In our discussion of control room acoustics we focused on early reflections and ambience, and didn’t really look at reverberation in detail, other than to point out the desirability of a diffuse sound field. In control rooms there’s very little reverb tail by design, so as not to overshadow the ambience and reverberation in recordings. In the live space, however, a good reverberant sound field is an asset, imparting a natural richness and dimension to recordings made there.
Had we focused on live room design, we’d have spent a lot more time discussing how to measure and control various aspects of the reverberant sound field via design criteria and room treatments. Fortunately, there’s no shortage of reference material available on this topic.
This article has tried to provide an introduction to the complexities of room acoustics, with a few practical suggestions for remedies and treatments. Anyone who plans to really get involved in designing and tuning the acoustics of a recording studio will want to delve much more deeply into the relevant physics and math.

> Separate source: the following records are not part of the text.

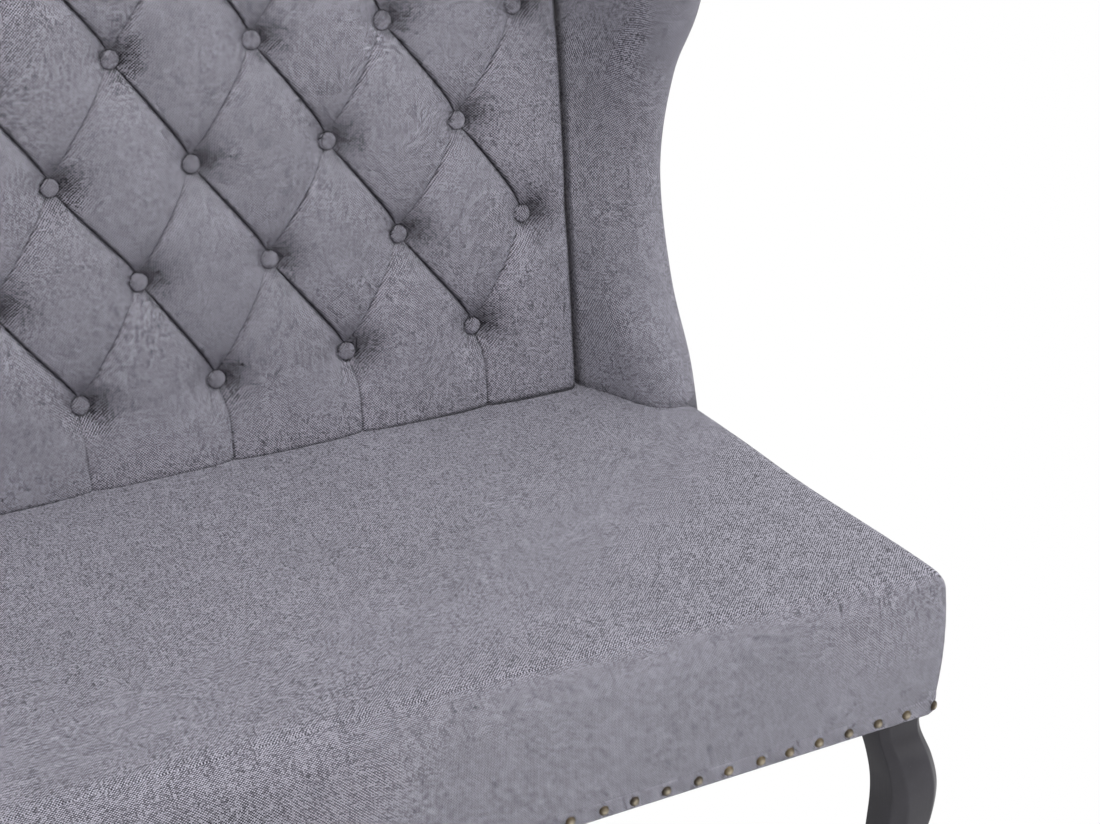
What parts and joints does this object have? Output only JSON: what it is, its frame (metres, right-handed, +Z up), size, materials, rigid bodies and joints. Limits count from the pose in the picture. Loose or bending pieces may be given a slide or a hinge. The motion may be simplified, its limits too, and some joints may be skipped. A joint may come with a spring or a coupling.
{
  "type": "two-seater wing-back settee",
  "caption": "Upright upholstered settee for two with a deep-buttoned inside back, curved padded wings, a plain padded seat, nailhead trim and black cabriole front legs.",
  "frame": {"origin": "on the floor, under the middle of the settee's plan bounding box", "axes": "+X across the settee to the sitter's left as seen from behind, which is the viewer's right in front; +Y from the seat's front to the back; +Z up"},
  "size_m": [1.237, 0.7316, 1.13],
  "materials": {
    "upholstery_cloth": "heathered plain weave, matt",
    "outside_cloth": "the same weave, stretched flat",
    "black_wood": "black lacquer, satin",
    "beech": "sawn and planed, unfinished",
    "jute": "woven strap",
    "foam": "cut foam with wadding",
    "antique_brass": "antiqued dome-headed nails",
    "zinc_steel": "zinc plated",
    "black_nylon": "moulded",
    "black_cambric": "non-woven, matt"
  },
  "bodies": {
    "root": {"back_bolt_inner_left": "zinc_steel", "back_bolt_inner_right": "zinc_steel", "back_bolt_outer_left": "zinc_steel", "back_bolt_outer_right": "zinc_steel", "back_bottom_rail": "beech", "back_centre_post": "beech", "back_foam": "foam", "back_lower_rail": "beech", "back_post_left": "beech", "back_post_right": "beech", "back_top_rail": "beech", "back_webbing_1": "jute", "back_webbing_2": "jute", "back_webbing_3": "jute", "back_webbing_4": "jute", "corner_block_front_left": "beech", "corner_block_front_right": "beech", "corner_block_rear_left": "beech", "corner_block_rear_right": "beech", "dust_cover": "black_cambric", "glide_front_left": "black_nylon", "glide_front_right": "black_nylon", "glide_rear_left": "black_nylon", "glide_rear_right": "black_nylon", "hanger_bolt_front_left": "zinc_steel", "hanger_bolt_front_right": "zinc_steel", "hanger_bolt_rear_left": "zinc_steel", "hanger_bolt_rear_right": "zinc_steel", "inside_back_cover": "upholstery_cloth", "leg_front_left": "black_wood", "leg_front_right": "black_wood", "leg_rear_left": "black_wood", "leg_rear_right": "black_wood", "nail_band": "antique_brass", "outside_back_cover": "outside_cloth", "seat_back_rail": "beech", "seat_centre_brace": "beech", "seat_cover": "upholstery_cloth", "seat_foam": "foam", "seat_front_rail": "beech", "seat_side_rail_left": "beech", "seat_side_rail_right": "beech", "seat_webbing_across_1": "jute", "seat_webbing_across_2": "jute", "seat_webbing_along_1": "jute", "seat_webbing_along_2": "jute", "seat_webbing_along_3": "jute", "seat_webbing_along_4": "jute", "wing_cover_left": "upholstery_cloth", "wing_cover_right": "upholstery_cloth", "wing_frame_left": "beech", "wing_frame_right": "beech", "wing_outer_panel_left": "outside_cloth", "wing_outer_panel_right": "outside_cloth", "wing_pad_left": "foam", "wing_pad_right": "foam"}
  },
  "joints": []
}
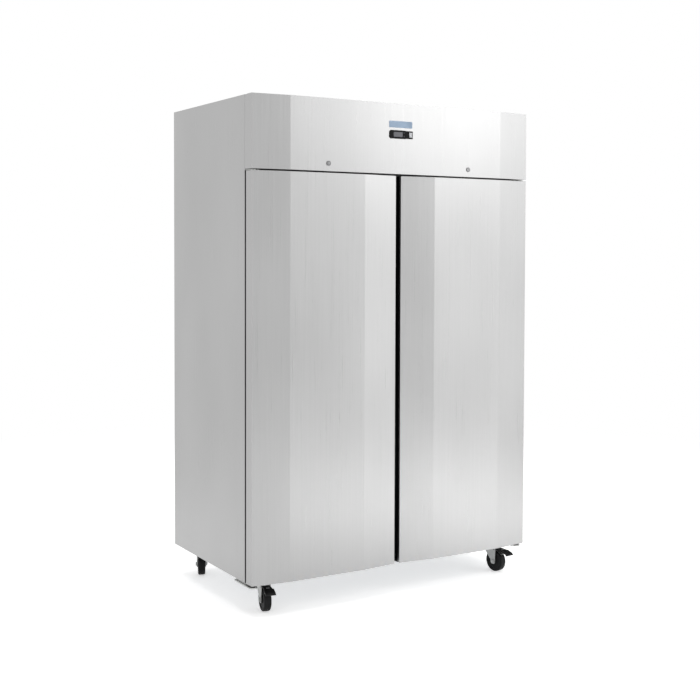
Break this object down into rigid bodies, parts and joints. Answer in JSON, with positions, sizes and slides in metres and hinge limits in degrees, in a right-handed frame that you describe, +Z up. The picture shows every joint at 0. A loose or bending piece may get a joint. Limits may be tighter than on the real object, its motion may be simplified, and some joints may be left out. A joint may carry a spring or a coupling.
{
  "type": "commercial refrigerator",
  "caption": "Upright commercial refrigerator with two folded steel doors, a tilting header over the condensing unit, and swivel castors.",
  "frame": {"origin": "on the floor under the middle of the whole footprint", "axes": "+Z up, +X to the right seen from the front, +Y from the doors to the rear"},
  "size_m": [1.34, 0.7896, 2.025],
  "materials": {
    "stainless": "satin",
    "zinc_sheet": "satin",
    "liner_steel": "satin",
    "light_plastic": "satin",
    "black_plastic": "satin",
    "grey_plastic": "satin",
    "lens": "gloss",
    "key_grey": "satin",
    "gasket_rubber": "matte",
    "foam": "matte",
    "coated_wire": "satin",
    "aluminium": "satin",
    "copper": "satin",
    "compressor_black": "satin",
    "zinc_plated": "satin",
    "wheel_black": "satin",
    "nickel": "satin"
  },
  "bodies": {
    "cabinet": {"left_side_panel": "stainless", "right_side_panel": "stainless", "rear_panel": "zinc_sheet", "rear_grille": "zinc_sheet", "roof_cover": "zinc_sheet", "roof_tray": "zinc_sheet", "base_pan": "zinc_sheet", "insulation": "foam", "inner_liner": "liner_steel", "front_frame": "light_plastic", "mullion": "light_plastic", "hinge_brackets": "zinc_plated", "shelf_uprights": "liner_steel", "shelf_runners": "liner_steel", "wire_shelves": "coated_wire", "evaporator_cover": "aluminium", "evaporator_coil": "aluminium", "temperature_probe": "black_plastic", "condenser_coil": "compressor_black", "fan_motors": "compressor_black", "compressor": "compressor_black", "refrigerant_pipes": "copper", "electrical_box": "grey_plastic", "mains_gland": "black_plastic", "castor_plates": "zinc_plated"},
    "header": {"header_fascia": "stainless", "controller": "black_plastic", "controller_display": "lens", "rocker_housing": "black_plastic", "lock_bodies": "nickel"},
    "controller_key_up": {"controller_key_up": "key_grey"},
    "controller_key_down": {"controller_key_down": "key_grey"},
    "power_rocker": {"power_rocker": "key_grey"},
    "lock_cylinder_left": {"lock_cylinder_left": "nickel"},
    "lock_cylinder_right": {"lock_cylinder_right": "nickel"},
    "condenser_fan": {"condenser_fan": "black_plastic"},
    "evaporator_fan_left": {"evaporator_fan_left": "black_plastic"},
    "evaporator_fan_right": {"evaporator_fan_right": "black_plastic"},
    "door_left": {"door_left_skin": "stainless", "door_left_core": "foam", "door_left_inner_pan": "liner_steel", "door_left_grip": "black_plastic", "door_left_gasket": "gasket_rubber", "door_left_fittings": "black_plastic"},
    "door_right": {"door_right_skin": "stainless", "door_right_core": "foam", "door_right_inner_pan": "liner_steel", "door_right_grip": "black_plastic", "door_right_gasket": "gasket_rubber", "door_right_fittings": "black_plastic"},
    "castor_front_left_swivel": {"castor_front_left_fork": "zinc_plated"},
    "castor_front_left_wheel": {"castor_front_left_wheel": "wheel_black"},
    "castor_front_left_pedal": {"castor_front_left_pedal": "black_plastic"},
    "castor_front_right_swivel": {"castor_front_right_fork": "zinc_plated"},
    "castor_front_right_wheel": {"castor_front_right_wheel": "wheel_black"},
    "castor_front_right_pedal": {"castor_front_right_pedal": "black_plastic"},
    "castor_rear_left_swivel": {"castor_rear_left_fork": "zinc_plated"},
    "castor_rear_left_wheel": {"castor_rear_left_wheel": "wheel_black"},
    "castor_rear_right_swivel": {"castor_rear_right_fork": "zinc_plated"},
    "castor_rear_right_wheel": {"castor_rear_right_wheel": "wheel_black"}
  },
  "joints": [
    {"name": "door_left_hinge", "type": "hinge", "parent": "cabinet", "child": "door_left", "pos_m": [-0.652, -0.3457, 0.929], "axis": [0, 0, -1], "range_deg": [0, 110], "stiffness_Nm_per_rad": 2, "springref_deg": -34.38},
    {"name": "door_right_hinge", "type": "hinge", "parent": "cabinet", "child": "door_right", "pos_m": [0.652, -0.3457, 0.929], "axis": [0, 0, 1], "range_deg": [0, 110], "stiffness_Nm_per_rad": 2, "springref_deg": -34.38},
    {"name": "header_tilt", "type": "hinge", "parent": "cabinet", "child": "header", "pos_m": [0, -0.3187, 2.017], "axis": [-1, 0, 0], "range_deg": [0, 75]},
    {"name": "lock_left_turn", "type": "hinge", "parent": "header", "child": "lock_cylinder_left", "pos_m": [-0.34125, -0.3887, 1.769], "axis": [0, 1, 0], "range_deg": [0, 90]},
    {"name": "lock_right_turn", "type": "hinge", "parent": "header", "child": "lock_cylinder_right", "pos_m": [0.34125, -0.3887, 1.769], "axis": [0, -1, 0], "range_deg": [0, 90]},
    {"name": "power_rocker_tilt", "type": "hinge", "parent": "header", "child": "power_rocker", "pos_m": [0.045, -0.3857, 1.899], "axis": [1, 0, 0], "range_deg": [0, 11]},
    {"name": "key_up_press", "type": "slide", "parent": "header", "child": "controller_key_up", "axis": [0, 1, 0], "range_m": [0, 0.0008], "stiffness_N_per_m": 300},
    {"name": "key_down_press", "type": "slide", "parent": "header", "child": "controller_key_down", "axis": [0, 1, 0], "range_m": [0, 0.0008], "stiffness_N_per_m": 300},
    {"name": "condenser_fan_spin", "type": "hinge", "parent": "cabinet", "child": "condenser_fan", "pos_m": [-0.17, -0.1612, 1.873], "axis": [0, 1, 0], "continuous": true},
    {"name": "evaporator_fan_left_spin", "type": "hinge", "parent": "cabinet", "child": "evaporator_fan_left", "pos_m": [-0.23, 0.1338, 1.619], "axis": [0, 1, 0], "continuous": true},
    {"name": "evaporator_fan_right_spin", "type": "hinge", "parent": "cabinet", "child": "evaporator_fan_right", "pos_m": [0.23, 0.1338, 1.619], "axis": [0, 1, 0], "continuous": true},
    {"name": "castor_front_left_turn", "type": "hinge", "parent": "cabinet", "child": "castor_front_left_swivel", "pos_m": [-0.57, -0.2682, 0.118], "axis": [0, 0, 1], "continuous": true},
    {"name": "castor_front_left_roll", "type": "hinge", "parent": "castor_front_left_swivel", "child": "castor_front_left_wheel", "pos_m": [-0.5763, -0.30059, 0.047], "axis": [0.9816, -0.1908, 0], "continuous": true},
    {"name": "castor_front_left_brake", "type": "hinge", "parent": "castor_front_left_swivel", "child": "castor_front_left_pedal", "pos_m": [-0.57763, -0.30746, 0.098], "axis": [-0.9816, 0.1908, 0], "range_deg": [0, 10]},
    {"name": "castor_front_right_turn", "type": "hinge", "parent": "cabinet", "child": "castor_front_right_swivel", "pos_m": [0.57, -0.2682, 0.118], "axis": [0, 0, 1], "continuous": true},
    {"name": "castor_front_right_roll", "type": "hinge", "parent": "castor_front_right_swivel", "child": "castor_front_right_wheel", "pos_m": [0.57459, -0.30088, 0.047], "axis": [0.9903, 0.1392, 0], "continuous": true},
    {"name": "castor_front_right_brake", "type": "hinge", "parent": "castor_front_right_swivel", "child": "castor_front_right_pedal", "pos_m": [0.57557, -0.30781, 0.098], "axis": [-0.9903, -0.1392, 0], "range_deg": [0, 10]},
    {"name": "castor_rear_left_turn", "type": "hinge", "parent": "cabinet", "child": "castor_rear_left_swivel", "pos_m": [-0.57, 0.3368, 0.118], "axis": [0, 0, 1], "continuous": true},
    {"name": "castor_rear_left_roll", "type": "hinge", "parent": "castor_rear_left_swivel", "child": "castor_rear_left_wheel", "pos_m": [-0.58183, 0.30599, 0.047], "axis": [0.9336, -0.3584, 0], "continuous": true},
    {"name": "castor_rear_right_turn", "type": "hinge", "parent": "cabinet", "child": "castor_rear_right_swivel", "pos_m": [0.57, 0.3368, 0.118], "axis": [0, 0, 1], "continuous": true},
    {"name": "castor_rear_right_roll", "type": "hinge", "parent": "castor_rear_right_swivel", "child": "castor_rear_right_wheel", "pos_m": [0.57573, 0.3043, 0.047], "axis": [0.9848, 0.1736, 0], "continuous": true}
  ]
}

An excellent textbook on the subject is the Master Handbook Of Acoustics by F. Alton Everest, which contains both theoretical and practical information in great detail. Two other books that present practical design templates for DIY studio construction are Sound Studio Construction On A Budget, also by Everest, and How To Build A Small Budget Recording Studio From Scratch, by Mike Shea and F. Alton Everest (he does get around, doesn’t he!).
There’s also plenty of information to be found on the Internet that could be of help to any would-be studio designers out there (try the websites of some of the companies that make studio acoustic products, for starters). And to anyone who is designing and building their own recording space, large or small, good luck—it can be daunting, but the results will be worth it!